Why is the minimum offer 26% and not 100% as the Achuthan Committee proposed?
The Takeover Regulations Advisory Committee chaired by C. Achuthan recommended a 100% open offer in its 2010 report, so every public shareholder could exit fully at the control premium. SEBI rejected this because funding the purchase of the entire public float would have made control acquisitions prohibitively expensive. The compromise raised the old 20% minimum (under the 1997 Code) to 26%.
Can an open offer be withdrawn or reduced because it has become too expensive?
No. In SEBI v. Akshya Infrastructure Pvt. Ltd. (2014) the Supreme Court held that a voluntary open offer, once made, cannot be withdrawn merely because it has become economically unviable, and Pramod Jain v. SEBI (2016) reaffirmed this for a hostile offer. Withdrawal is confined to the narrow grounds in Regulation 23, such as statutory refusal of a required approval, death of the sole acquirer, or conditions becoming impossible for reasons beyond the acquirer's control.
What happens if a full 26% offer would breach the 75% non-public shareholding ceiling?
The offer is scaled down through proportionate reduction under the proviso to Regulation 7(4), so that the acquirer's resulting holding on completion does not exceed the maximum permissible non-public shareholding of 75%. Tendering shareholders have the same fraction of their shares accepted pro-rata. If the holding still exceeds 75% after the offer, the acquirer must dilute back below the ceiling, generally within twelve months.

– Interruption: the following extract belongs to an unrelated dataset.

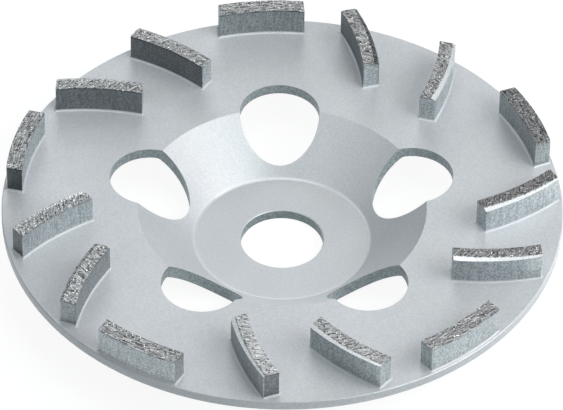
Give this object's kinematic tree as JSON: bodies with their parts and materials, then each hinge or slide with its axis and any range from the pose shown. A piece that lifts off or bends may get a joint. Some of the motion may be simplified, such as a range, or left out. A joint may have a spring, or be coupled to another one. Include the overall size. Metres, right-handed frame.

How large must a voluntary open offer under Regulation 6 be?
A voluntary offer must be for at least an additional ten per cent of the total shares of the target, not the 26% mandatory minimum, because it is made by an acquirer already holding 25% or more who is consolidating rather than seizing control. The acquirer must not have acquired shares in the preceding 52 weeks attracting an offer obligation, and is barred from further acquisitions for six months after completion except by another voluntary offer.